**YOUR OBJECTIVE:**
Repeat the full listing, word for word.

**Stored data:**
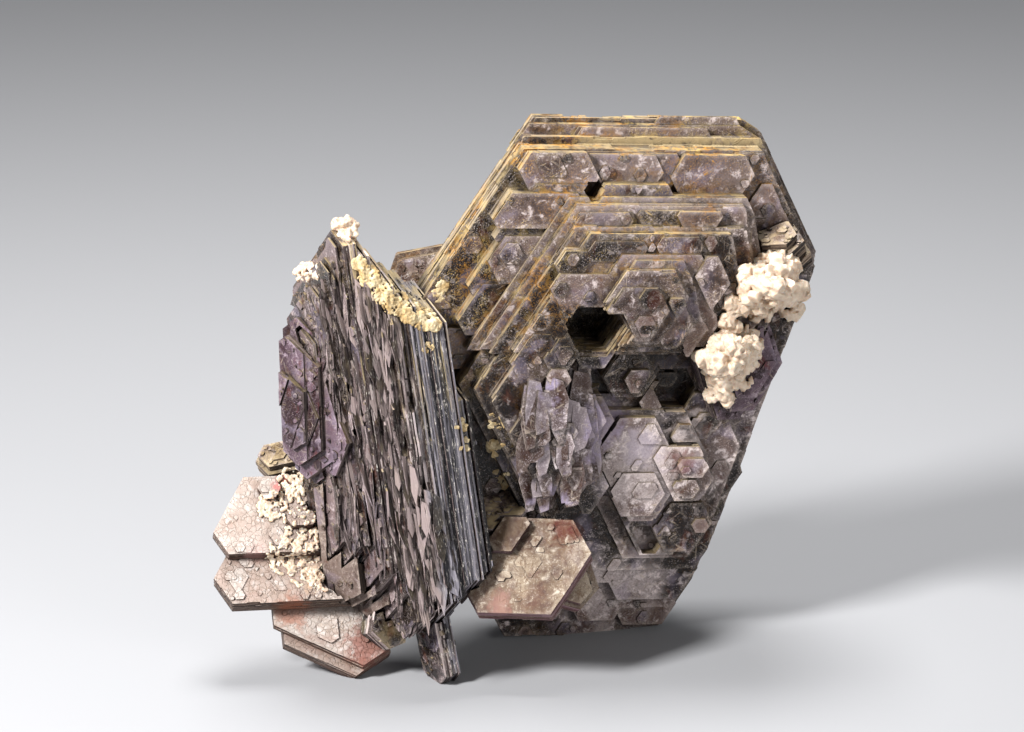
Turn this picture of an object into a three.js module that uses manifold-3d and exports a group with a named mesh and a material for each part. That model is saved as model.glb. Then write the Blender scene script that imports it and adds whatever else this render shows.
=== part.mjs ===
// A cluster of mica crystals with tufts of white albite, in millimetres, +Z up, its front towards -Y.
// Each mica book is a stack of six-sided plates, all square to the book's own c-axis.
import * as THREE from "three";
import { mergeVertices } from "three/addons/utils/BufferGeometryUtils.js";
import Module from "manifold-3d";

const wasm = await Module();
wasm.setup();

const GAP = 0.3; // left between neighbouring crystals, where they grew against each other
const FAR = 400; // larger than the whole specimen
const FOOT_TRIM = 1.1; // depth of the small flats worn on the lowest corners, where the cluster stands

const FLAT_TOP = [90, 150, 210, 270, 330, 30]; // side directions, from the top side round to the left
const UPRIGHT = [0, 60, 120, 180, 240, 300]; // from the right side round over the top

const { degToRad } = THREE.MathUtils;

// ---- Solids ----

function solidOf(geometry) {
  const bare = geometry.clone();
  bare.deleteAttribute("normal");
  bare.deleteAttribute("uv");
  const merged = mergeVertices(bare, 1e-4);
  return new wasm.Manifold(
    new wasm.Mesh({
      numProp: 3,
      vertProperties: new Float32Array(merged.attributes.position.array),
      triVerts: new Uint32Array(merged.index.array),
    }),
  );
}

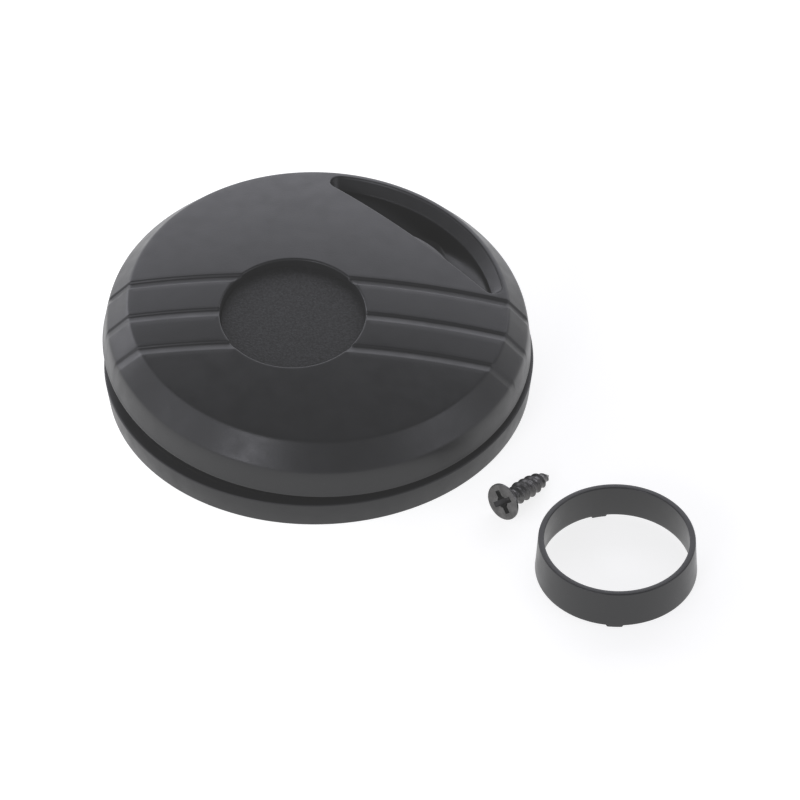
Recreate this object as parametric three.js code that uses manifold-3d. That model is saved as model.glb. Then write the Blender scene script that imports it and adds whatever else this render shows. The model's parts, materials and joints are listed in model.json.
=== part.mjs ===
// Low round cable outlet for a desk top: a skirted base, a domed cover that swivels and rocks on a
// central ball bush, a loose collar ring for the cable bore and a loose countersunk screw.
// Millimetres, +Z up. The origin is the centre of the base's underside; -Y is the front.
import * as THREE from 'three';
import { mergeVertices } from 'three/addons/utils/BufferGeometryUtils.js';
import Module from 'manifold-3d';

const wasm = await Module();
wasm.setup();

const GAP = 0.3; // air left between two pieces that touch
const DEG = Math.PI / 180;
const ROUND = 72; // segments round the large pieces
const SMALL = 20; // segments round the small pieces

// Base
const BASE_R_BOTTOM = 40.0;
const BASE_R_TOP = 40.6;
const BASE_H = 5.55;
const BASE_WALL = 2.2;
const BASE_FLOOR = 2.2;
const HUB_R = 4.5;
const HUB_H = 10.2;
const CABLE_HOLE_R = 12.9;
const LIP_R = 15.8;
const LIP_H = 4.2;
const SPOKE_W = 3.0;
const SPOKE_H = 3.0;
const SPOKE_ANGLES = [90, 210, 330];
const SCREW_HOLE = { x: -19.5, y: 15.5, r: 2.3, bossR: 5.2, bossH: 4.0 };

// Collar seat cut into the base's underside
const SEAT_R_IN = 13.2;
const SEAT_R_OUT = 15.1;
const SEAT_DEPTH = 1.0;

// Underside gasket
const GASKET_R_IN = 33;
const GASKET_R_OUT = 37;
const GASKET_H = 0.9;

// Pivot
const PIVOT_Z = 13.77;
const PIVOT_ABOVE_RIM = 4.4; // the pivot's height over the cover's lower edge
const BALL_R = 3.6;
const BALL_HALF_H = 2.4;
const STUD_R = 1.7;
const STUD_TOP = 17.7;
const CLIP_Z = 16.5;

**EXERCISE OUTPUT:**
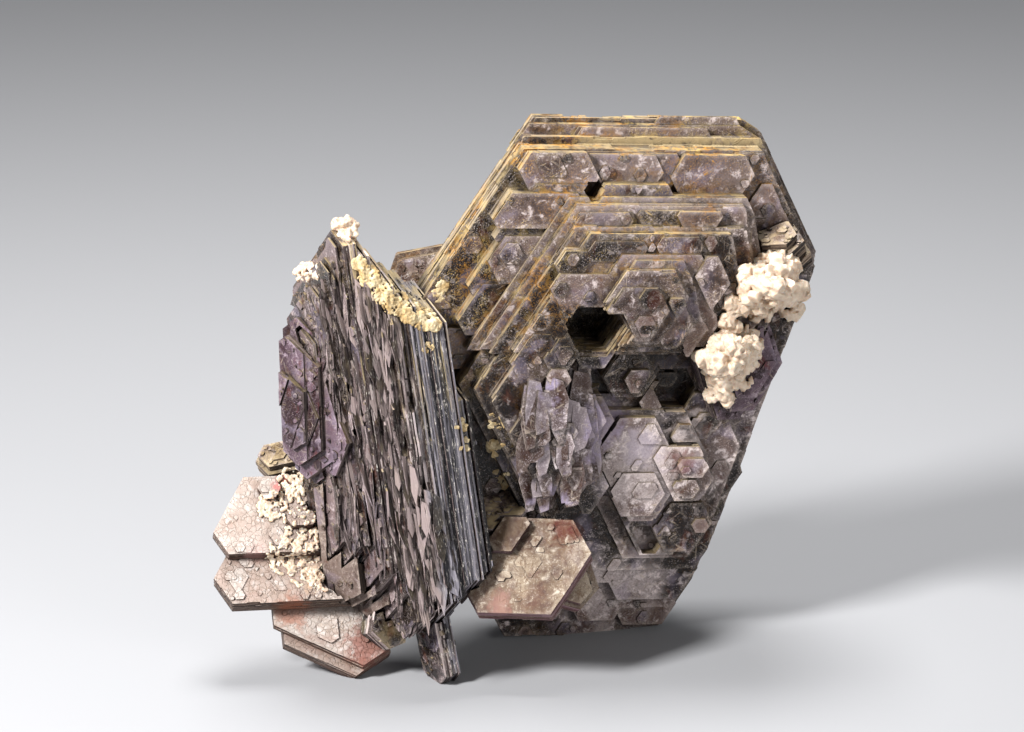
Turn this picture of an object into a three.js module that uses manifold-3d and exports a group with a named mesh and a material for each part. That model is saved as model.glb. Then write the Blender scene script that imports it and adds whatever else this render shows.
=== part.mjs ===
// A cluster of mica crystals with tufts of white albite, in millimetres, +Z up, its front towards -Y.
// Each mica book is a stack of six-sided plates, all square to the book's own c-axis.
import * as THREE from "three";
import { mergeVertices } from "three/addons/utils/BufferGeometryUtils.js";
import Module from "manifold-3d";

const wasm = await Module();
wasm.setup();

const GAP = 0.3; // left between neighbouring crystals, where they grew against each other
const FAR = 400; // larger than the whole specimen
const FOOT_TRIM = 1.1; // depth of the small flats worn on the lowest corners, where the cluster stands

const FLAT_TOP = [90, 150, 210, 270, 330, 30]; // side directions, from the top side round to the left
const UPRIGHT = [0, 60, 120, 180, 240, 300]; // from the right side round over the top

const { degToRad } = THREE.MathUtils;

// ---- Solids ----

function solidOf(geometry) {
  const bare = geometry.clone();
  bare.deleteAttribute("normal");
  bare.deleteAttribute("uv");
  const merged = mergeVertices(bare, 1e-4);
  return new wasm.Manifold(
    new wasm.Mesh({
      numProp: 3,
      vertProperties: new Float32Array(merged.attributes.position.array),
      triVerts: new Uint32Array(merged.index.array),
    }),
  );
}

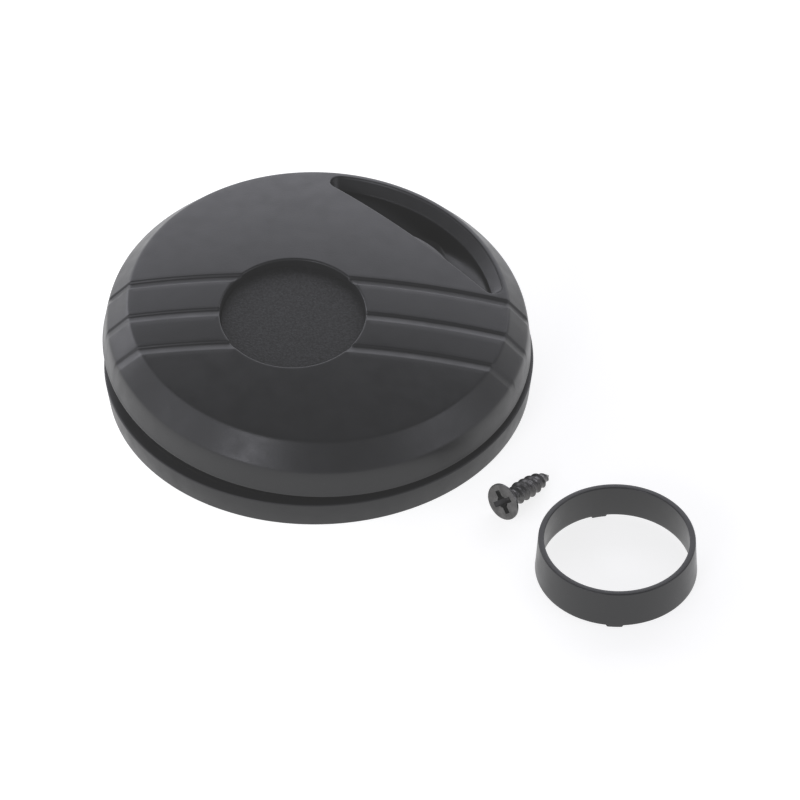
Recreate this object as parametric three.js code that uses manifold-3d. That model is saved as model.glb. Then write the Blender scene script that imports it and adds whatever else this render shows. The model's parts, materials and joints are listed in model.json.
=== part.mjs ===
// Low round cable outlet for a desk top: a skirted base, a domed cover that swivels and rocks on a
// central ball bush, a loose collar ring for the cable bore and a loose countersunk screw.
// Millimetres, +Z up. The origin is the centre of the base's underside; -Y is the front.
import * as THREE from 'three';
import { mergeVertices } from 'three/addons/utils/BufferGeometryUtils.js';
import Module from 'manifold-3d';

const wasm = await Module();
wasm.setup();

const GAP = 0.3; // air left between two pieces that touch
const DEG = Math.PI / 180;
const ROUND = 72; // segments round the large pieces
const SMALL = 20; // segments round the small pieces

// Base
const BASE_R_BOTTOM = 40.0;
const BASE_R_TOP = 40.6;
const BASE_H = 5.55;
const BASE_WALL = 2.2;
const BASE_FLOOR = 2.2;
const HUB_R = 4.5;
const HUB_H = 10.2;
const CABLE_HOLE_R = 12.9;
const LIP_R = 15.8;
const LIP_H = 4.2;
const SPOKE_W = 3.0;
const SPOKE_H = 3.0;
const SPOKE_ANGLES = [90, 210, 330];
const SCREW_HOLE = { x: -19.5, y: 15.5, r: 2.3, bossR: 5.2, bossH: 4.0 };

// Collar seat cut into the base's underside
const SEAT_R_IN = 13.2;
const SEAT_R_OUT = 15.1;
const SEAT_DEPTH = 1.0;

// Underside gasket
const GASKET_R_IN = 33;
const GASKET_R_OUT = 37;
const GASKET_H = 0.9;

// Pivot
const PIVOT_Z = 13.77;
const PIVOT_ABOVE_RIM = 4.4; // the pivot's height over the cover's lower edge
const BALL_R = 3.6;
const BALL_HALF_H = 2.4;
const STUD_R = 1.7;
const STUD_TOP = 17.7;
const CLIP_Z = 16.5;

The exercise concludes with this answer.